Set down word for word each line from the start of the listing through the line that contains "window_extra = 0.3", both included.

§ **Source data**:
— begin —

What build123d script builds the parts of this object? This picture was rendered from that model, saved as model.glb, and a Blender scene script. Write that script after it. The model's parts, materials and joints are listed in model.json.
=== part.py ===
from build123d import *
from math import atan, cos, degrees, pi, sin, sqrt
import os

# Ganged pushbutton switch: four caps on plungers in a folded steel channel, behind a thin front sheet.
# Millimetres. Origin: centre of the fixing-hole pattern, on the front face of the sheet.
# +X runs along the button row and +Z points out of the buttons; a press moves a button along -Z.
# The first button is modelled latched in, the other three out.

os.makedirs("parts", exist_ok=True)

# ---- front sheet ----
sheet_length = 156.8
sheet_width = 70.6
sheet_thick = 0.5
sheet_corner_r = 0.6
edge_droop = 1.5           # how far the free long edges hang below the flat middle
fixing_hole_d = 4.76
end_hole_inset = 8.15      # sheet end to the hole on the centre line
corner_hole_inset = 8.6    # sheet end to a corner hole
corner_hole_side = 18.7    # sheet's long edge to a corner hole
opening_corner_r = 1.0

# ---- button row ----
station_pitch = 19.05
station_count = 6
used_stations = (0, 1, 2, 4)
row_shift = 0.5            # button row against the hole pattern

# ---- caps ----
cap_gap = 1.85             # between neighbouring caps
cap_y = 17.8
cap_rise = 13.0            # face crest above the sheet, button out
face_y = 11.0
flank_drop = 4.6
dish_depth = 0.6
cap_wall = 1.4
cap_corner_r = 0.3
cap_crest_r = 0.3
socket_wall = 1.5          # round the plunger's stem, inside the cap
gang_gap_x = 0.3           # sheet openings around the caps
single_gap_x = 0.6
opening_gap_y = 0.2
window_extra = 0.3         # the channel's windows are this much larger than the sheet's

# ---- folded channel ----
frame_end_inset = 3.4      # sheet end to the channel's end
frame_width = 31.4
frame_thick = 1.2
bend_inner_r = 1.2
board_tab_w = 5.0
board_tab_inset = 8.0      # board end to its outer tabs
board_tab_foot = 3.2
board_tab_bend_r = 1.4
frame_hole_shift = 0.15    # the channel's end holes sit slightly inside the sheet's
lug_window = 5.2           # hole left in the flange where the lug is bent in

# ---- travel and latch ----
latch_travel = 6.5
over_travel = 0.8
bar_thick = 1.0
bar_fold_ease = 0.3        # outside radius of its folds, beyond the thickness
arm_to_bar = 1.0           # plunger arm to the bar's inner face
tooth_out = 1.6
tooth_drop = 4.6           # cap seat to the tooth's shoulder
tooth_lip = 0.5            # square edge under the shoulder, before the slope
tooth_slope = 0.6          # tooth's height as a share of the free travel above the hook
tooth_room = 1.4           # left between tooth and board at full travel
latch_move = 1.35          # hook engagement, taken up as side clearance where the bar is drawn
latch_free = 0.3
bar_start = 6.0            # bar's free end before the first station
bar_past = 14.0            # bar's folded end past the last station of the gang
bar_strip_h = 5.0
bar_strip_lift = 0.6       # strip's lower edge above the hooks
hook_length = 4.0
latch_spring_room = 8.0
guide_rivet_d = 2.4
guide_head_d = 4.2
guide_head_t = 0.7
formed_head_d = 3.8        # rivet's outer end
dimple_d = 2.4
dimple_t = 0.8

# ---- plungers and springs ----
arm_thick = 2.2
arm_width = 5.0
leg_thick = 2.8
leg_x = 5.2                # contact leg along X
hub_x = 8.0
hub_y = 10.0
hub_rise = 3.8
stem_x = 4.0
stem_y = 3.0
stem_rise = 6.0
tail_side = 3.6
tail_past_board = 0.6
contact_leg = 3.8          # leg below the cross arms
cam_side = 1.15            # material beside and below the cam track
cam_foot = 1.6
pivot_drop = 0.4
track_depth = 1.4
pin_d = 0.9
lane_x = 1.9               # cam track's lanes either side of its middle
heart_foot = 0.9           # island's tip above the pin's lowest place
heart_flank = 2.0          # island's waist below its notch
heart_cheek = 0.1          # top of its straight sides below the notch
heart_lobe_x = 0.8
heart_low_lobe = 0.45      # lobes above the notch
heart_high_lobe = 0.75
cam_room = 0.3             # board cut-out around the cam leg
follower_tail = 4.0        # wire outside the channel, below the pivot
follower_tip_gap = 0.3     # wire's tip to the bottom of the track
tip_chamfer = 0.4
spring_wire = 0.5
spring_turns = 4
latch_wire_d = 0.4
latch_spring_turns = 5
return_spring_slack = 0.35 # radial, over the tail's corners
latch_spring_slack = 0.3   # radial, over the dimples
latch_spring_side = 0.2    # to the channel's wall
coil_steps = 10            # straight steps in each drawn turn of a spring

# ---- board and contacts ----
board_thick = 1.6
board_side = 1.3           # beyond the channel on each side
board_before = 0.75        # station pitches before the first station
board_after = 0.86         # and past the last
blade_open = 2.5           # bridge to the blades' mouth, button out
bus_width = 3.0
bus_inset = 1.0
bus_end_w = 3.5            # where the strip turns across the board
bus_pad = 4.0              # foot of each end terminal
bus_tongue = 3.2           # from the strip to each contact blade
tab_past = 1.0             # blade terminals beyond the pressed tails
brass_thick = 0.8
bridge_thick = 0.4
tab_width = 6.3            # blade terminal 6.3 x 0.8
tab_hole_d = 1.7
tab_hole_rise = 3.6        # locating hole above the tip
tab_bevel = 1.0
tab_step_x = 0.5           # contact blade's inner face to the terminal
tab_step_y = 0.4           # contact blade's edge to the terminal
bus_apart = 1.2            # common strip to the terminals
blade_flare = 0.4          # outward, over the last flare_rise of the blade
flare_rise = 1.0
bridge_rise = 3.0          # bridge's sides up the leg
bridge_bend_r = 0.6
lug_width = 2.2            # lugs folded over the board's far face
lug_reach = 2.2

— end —

§ **Output of the task**:
What build123d script builds the parts of this object? This picture was rendered from that model, saved as model.glb, and a Blender scene script. Write that script after it. The model's parts, materials and joints are listed in model.json.
=== part.py ===
from build123d import *
from math import atan, cos, degrees, pi, sin, sqrt
import os

# Ganged pushbutton switch: four caps on plungers in a folded steel channel, behind a thin front sheet.
# Millimetres. Origin: centre of the fixing-hole pattern, on the front face of the sheet.
# +X runs along the button row and +Z points out of the buttons; a press moves a button along -Z.
# The first button is modelled latched in, the other three out.

os.makedirs("parts", exist_ok=True)

# ---- front sheet ----
sheet_length = 156.8
sheet_width = 70.6
sheet_thick = 0.5
sheet_corner_r = 0.6
edge_droop = 1.5           # how far the free long edges hang below the flat middle
fixing_hole_d = 4.76
end_hole_inset = 8.15      # sheet end to the hole on the centre line
corner_hole_inset = 8.6    # sheet end to a corner hole
corner_hole_side = 18.7    # sheet's long edge to a corner hole
opening_corner_r = 1.0

# ---- button row ----
station_pitch = 19.05
station_count = 6
used_stations = (0, 1, 2, 4)
row_shift = 0.5            # button row against the hole pattern

# ---- caps ----
cap_gap = 1.85             # between neighbouring caps
cap_y = 17.8
cap_rise = 13.0            # face crest above the sheet, button out
face_y = 11.0
flank_drop = 4.6
dish_depth = 0.6
cap_wall = 1.4
cap_corner_r = 0.3
cap_crest_r = 0.3
socket_wall = 1.5          # round the plunger's stem, inside the cap
gang_gap_x = 0.3           # sheet openings around the caps
single_gap_x = 0.6
opening_gap_y = 0.2
window_extra = 0.3         # the channel's windows are this much larger than the sheet's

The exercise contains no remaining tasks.